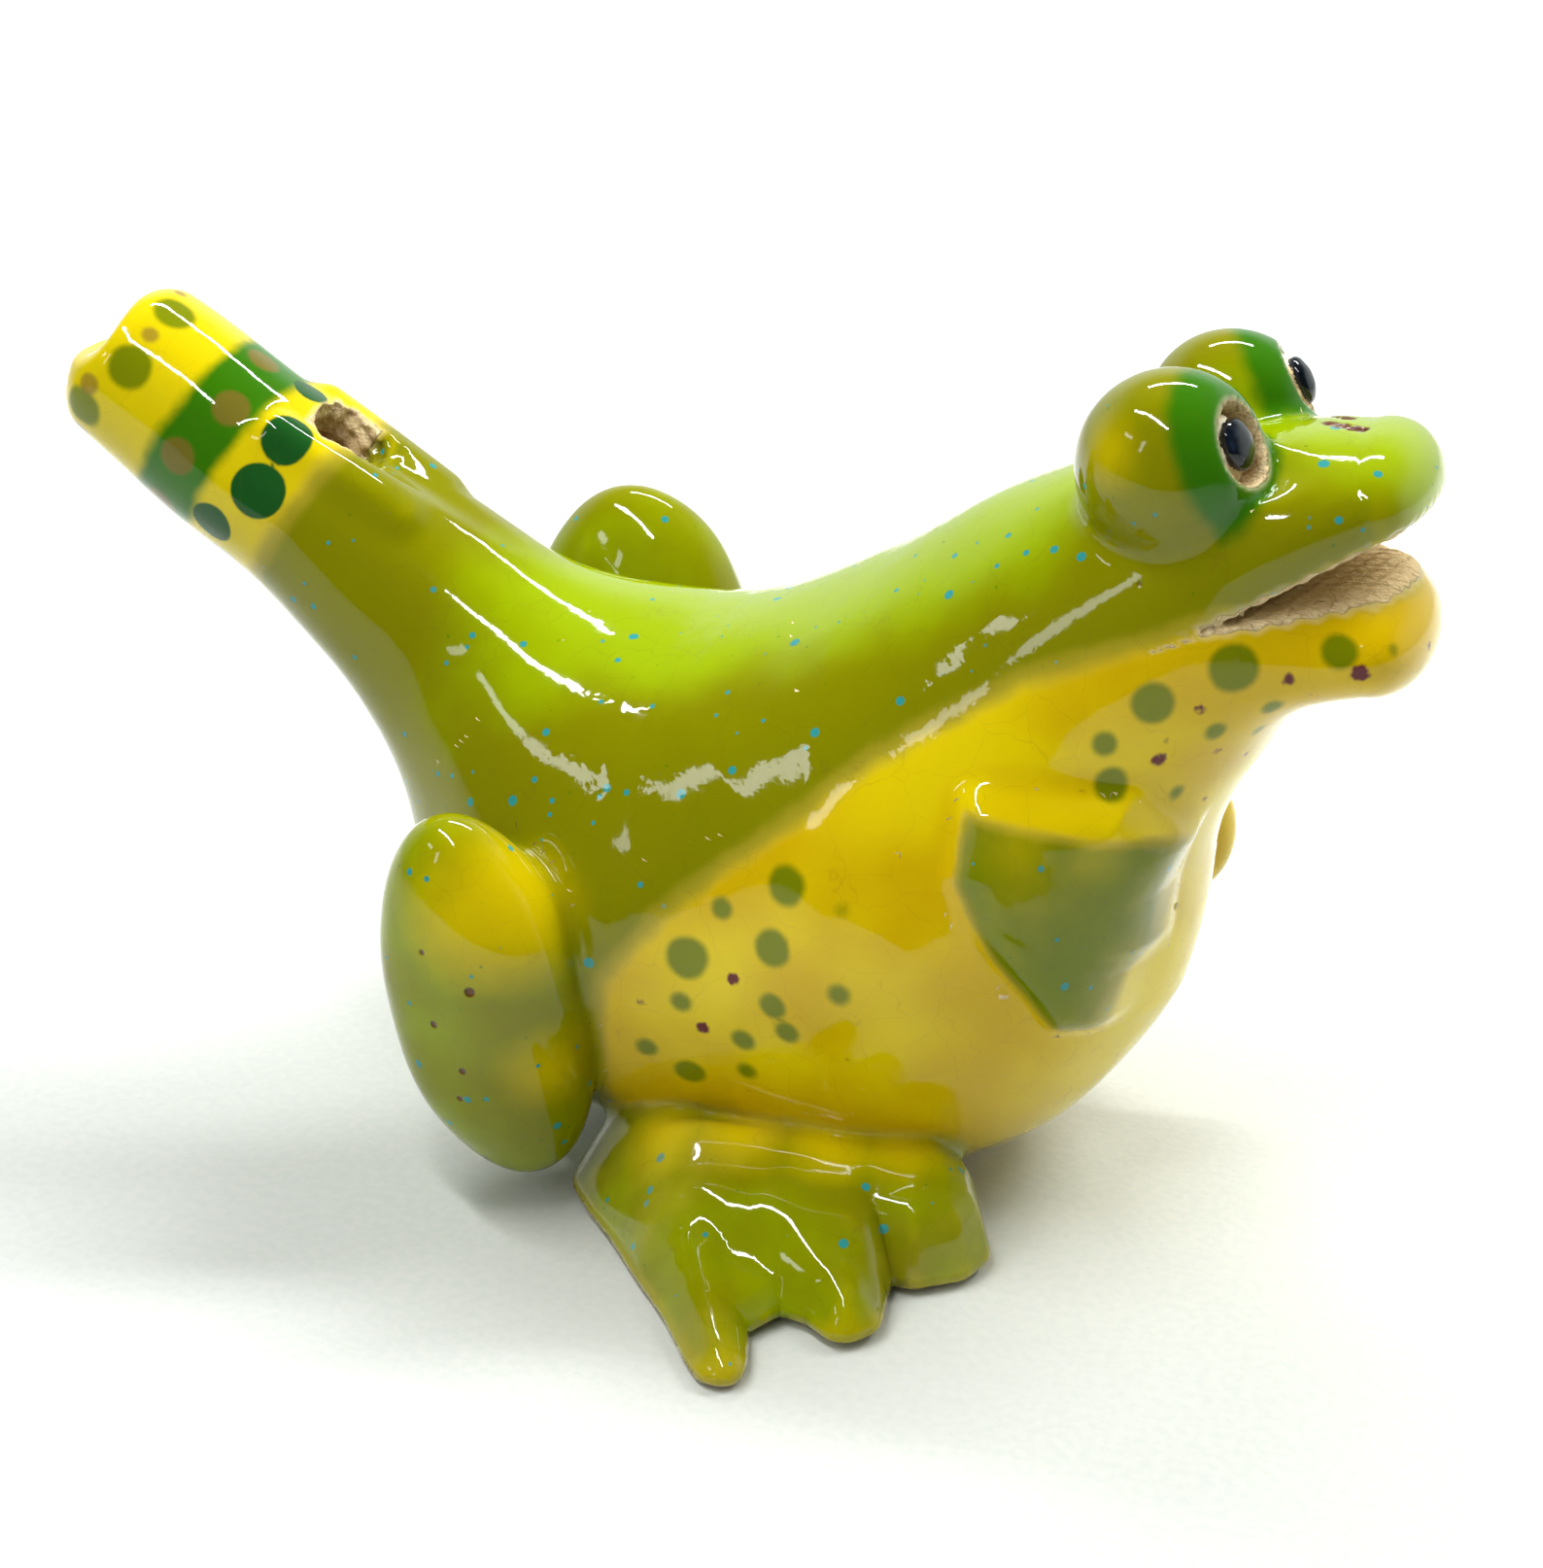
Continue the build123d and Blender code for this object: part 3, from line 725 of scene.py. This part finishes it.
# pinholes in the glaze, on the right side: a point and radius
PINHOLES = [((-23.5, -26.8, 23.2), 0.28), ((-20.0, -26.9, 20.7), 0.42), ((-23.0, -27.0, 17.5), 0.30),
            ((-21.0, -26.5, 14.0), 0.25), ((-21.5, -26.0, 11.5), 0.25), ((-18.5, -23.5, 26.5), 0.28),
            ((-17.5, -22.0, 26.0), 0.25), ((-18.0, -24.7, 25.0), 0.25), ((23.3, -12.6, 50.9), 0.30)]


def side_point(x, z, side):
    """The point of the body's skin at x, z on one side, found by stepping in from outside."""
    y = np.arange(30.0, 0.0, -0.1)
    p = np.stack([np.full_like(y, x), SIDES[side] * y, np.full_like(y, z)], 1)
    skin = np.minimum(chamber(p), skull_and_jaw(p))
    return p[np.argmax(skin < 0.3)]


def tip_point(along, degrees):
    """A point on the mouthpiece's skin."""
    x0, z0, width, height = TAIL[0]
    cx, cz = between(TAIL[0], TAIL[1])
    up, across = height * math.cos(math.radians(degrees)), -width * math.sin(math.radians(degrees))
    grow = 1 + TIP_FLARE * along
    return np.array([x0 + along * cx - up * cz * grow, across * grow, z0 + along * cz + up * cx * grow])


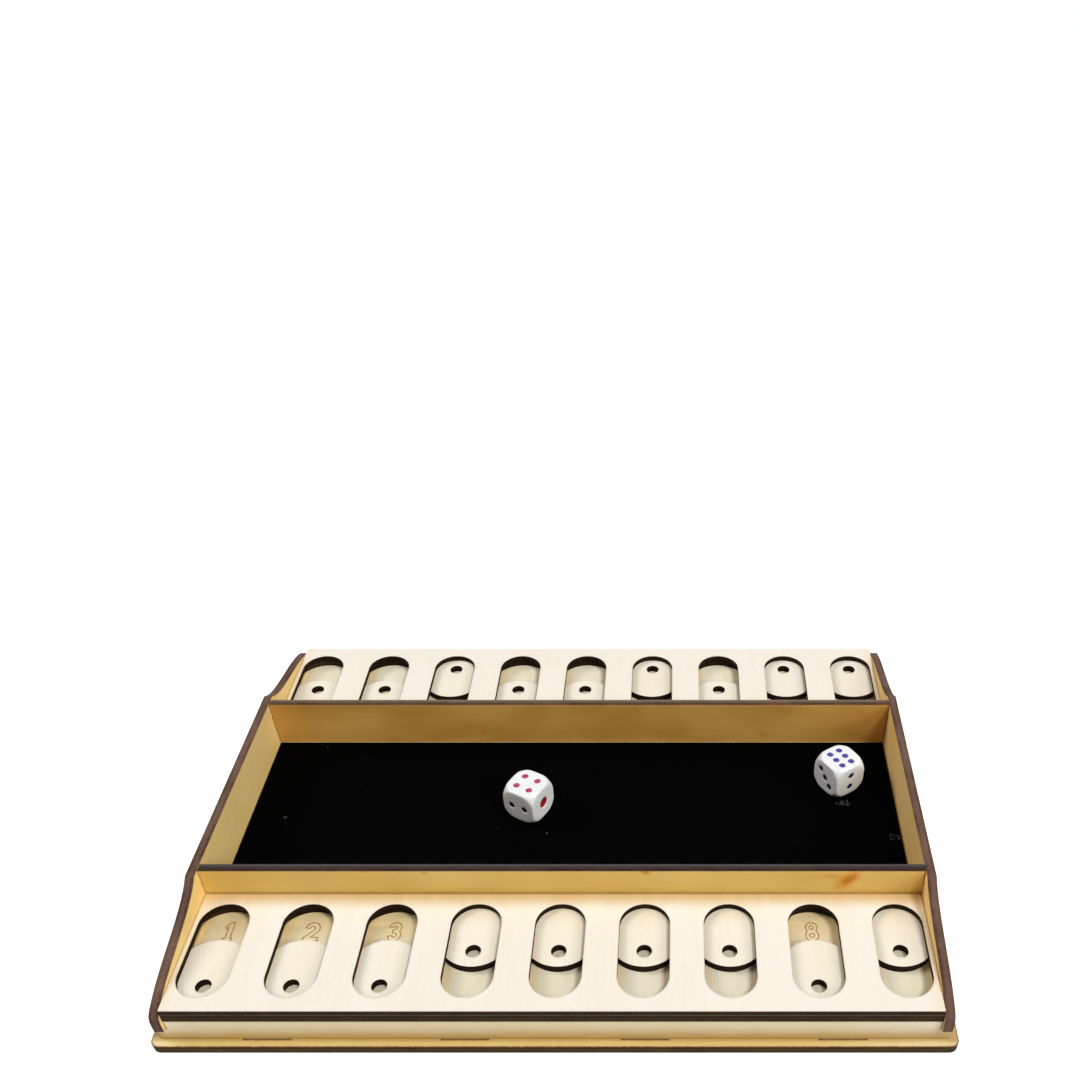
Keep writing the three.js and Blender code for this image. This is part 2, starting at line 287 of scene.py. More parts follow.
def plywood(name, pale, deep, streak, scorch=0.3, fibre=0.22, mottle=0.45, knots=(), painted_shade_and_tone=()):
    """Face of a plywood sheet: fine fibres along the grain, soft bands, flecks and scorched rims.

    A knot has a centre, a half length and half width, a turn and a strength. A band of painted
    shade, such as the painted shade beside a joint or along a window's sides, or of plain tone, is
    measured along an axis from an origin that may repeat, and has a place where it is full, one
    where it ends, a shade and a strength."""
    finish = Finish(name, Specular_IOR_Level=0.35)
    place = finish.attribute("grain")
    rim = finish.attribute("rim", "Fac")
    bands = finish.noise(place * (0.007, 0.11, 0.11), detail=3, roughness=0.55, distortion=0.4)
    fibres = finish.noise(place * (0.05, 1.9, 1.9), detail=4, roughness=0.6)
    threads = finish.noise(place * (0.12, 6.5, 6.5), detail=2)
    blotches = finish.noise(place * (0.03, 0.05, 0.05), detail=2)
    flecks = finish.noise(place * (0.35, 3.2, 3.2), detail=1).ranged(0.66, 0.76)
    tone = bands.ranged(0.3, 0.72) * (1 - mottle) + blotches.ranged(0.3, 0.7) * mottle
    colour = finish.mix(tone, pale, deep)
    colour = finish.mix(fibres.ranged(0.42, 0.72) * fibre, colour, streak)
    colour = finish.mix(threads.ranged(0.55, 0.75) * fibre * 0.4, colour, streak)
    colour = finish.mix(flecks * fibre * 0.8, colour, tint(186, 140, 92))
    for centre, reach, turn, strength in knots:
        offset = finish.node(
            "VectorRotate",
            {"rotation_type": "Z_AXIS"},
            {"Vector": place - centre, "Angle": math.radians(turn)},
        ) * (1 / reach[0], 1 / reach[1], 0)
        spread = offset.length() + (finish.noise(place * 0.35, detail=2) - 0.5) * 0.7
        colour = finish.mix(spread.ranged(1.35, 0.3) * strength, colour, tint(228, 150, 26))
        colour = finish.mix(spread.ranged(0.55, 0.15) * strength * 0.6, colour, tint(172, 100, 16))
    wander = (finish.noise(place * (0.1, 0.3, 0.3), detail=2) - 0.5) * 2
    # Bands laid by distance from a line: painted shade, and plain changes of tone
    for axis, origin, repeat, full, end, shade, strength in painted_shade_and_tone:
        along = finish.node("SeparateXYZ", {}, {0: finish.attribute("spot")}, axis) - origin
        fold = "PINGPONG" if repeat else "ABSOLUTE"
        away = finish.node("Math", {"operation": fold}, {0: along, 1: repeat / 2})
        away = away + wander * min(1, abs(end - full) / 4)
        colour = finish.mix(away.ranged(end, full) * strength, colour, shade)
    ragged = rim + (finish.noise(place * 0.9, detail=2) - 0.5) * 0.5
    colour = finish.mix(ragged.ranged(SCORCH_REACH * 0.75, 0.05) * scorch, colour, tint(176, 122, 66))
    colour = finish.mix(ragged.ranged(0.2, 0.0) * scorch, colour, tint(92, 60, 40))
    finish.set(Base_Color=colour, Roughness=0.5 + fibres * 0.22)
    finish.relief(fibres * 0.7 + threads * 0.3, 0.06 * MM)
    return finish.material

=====

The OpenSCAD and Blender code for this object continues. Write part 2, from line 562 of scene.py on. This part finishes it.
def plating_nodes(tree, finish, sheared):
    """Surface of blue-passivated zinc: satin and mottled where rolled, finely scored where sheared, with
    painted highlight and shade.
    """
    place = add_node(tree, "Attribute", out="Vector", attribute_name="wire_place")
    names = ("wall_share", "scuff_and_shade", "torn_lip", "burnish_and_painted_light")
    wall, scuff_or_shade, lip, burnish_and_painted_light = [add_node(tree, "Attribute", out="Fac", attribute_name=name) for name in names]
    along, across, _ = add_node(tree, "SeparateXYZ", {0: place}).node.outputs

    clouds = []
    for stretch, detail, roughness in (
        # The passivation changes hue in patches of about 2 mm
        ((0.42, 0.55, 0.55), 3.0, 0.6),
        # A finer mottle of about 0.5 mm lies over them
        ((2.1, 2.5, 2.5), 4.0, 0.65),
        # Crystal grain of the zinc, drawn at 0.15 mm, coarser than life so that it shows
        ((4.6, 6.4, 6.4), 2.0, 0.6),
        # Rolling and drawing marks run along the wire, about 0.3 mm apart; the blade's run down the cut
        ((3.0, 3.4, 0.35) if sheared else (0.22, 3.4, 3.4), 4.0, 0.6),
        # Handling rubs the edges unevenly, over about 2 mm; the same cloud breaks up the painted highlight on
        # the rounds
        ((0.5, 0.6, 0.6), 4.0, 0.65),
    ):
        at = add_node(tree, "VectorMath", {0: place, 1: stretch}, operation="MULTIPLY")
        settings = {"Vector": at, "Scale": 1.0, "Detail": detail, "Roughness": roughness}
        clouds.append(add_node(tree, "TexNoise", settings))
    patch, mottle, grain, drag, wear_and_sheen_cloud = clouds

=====

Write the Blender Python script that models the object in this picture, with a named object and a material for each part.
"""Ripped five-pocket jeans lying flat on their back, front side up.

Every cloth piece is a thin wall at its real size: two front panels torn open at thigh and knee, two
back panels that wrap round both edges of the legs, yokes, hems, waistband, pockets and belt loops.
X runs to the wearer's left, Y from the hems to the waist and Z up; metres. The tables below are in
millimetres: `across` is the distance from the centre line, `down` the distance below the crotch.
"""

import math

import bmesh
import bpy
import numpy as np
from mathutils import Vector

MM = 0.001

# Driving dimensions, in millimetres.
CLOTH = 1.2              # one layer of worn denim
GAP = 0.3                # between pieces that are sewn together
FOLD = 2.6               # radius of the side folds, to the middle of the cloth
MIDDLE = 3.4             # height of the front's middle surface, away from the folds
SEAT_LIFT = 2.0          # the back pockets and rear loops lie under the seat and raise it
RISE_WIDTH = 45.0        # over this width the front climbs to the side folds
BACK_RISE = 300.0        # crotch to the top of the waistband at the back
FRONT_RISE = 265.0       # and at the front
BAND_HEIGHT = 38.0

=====

Exercise aim ::
Only the lines from the line with "Continue the build123d" to the line with "-12.6, 50.9), 0.30)]", inclusive, are to be printed, exactly as they appear.

Exercise result ::
Continue the build123d and Blender code for this object: part 3, from line 725 of scene.py. This part finishes it.
# pinholes in the glaze, on the right side: a point and radius
PINHOLES = [((-23.5, -26.8, 23.2), 0.28), ((-20.0, -26.9, 20.7), 0.42), ((-23.0, -27.0, 17.5), 0.30),
            ((-21.0, -26.5, 14.0), 0.25), ((-21.5, -26.0, 11.5), 0.25), ((-18.5, -23.5, 26.5), 0.28),
            ((-17.5, -22.0, 26.0), 0.25), ((-18.0, -24.7, 25.0), 0.25), ((23.3, -12.6, 50.9), 0.30)]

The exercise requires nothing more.